In other words, Qualcomm won its case, but the judge recommended that Apple's sentence be commuted because half the country uses iPhones.

Sorry Qualcomm. Apple is now a big part of the US economy.

Qualcomm is too. Most people here don't seem to recall back in 2007 when the ITC found that Qualcomm modems infringed on Broadcom patents. A ban was put on Qualcomm imports, which basically meant that Verizon was crippled because they could not get any more CDMA phones.

Verizon even went to the President to stop the ban (same as Apple did years later), but unlike Apple they were denied. Verizon ended up paying $6 royalty per phone directly to Broadcom on their own, just to get phones. And that was just for three patents... not the hundreds Qualcomm licenses.

Qualcomm has not heard of reverse engineering and IP looting across the industrial world.
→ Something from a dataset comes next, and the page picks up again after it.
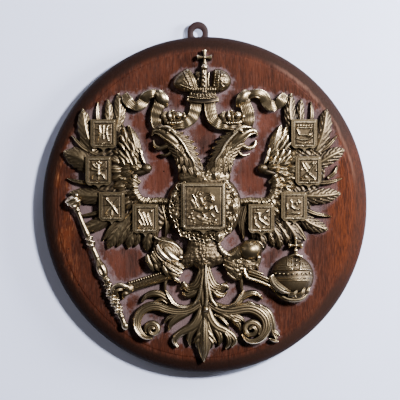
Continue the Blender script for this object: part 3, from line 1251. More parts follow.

They are just angry that Apple is not giving them $100-400 per new iPhone across the price range.

Exaggerate much? More like $10 per phone. Remember, Apple has no license with Qualcomm. Instead they used to let their Chinese factories pay royalties using their licenses based only on the factory price, originally about $240. Jobs gladly paid 3.25% of that low price, plus he got billions in rebates.

Blocking it would be insane, it's just a tiny fraction of the phone, if Apple loses and that's a big if they just pay up, that's it

You're thinking of regular courts. The ITC can only ban imports.

I believe the core of the conflict is that Qualcomm wants a licensing fee based on the total value of the phone.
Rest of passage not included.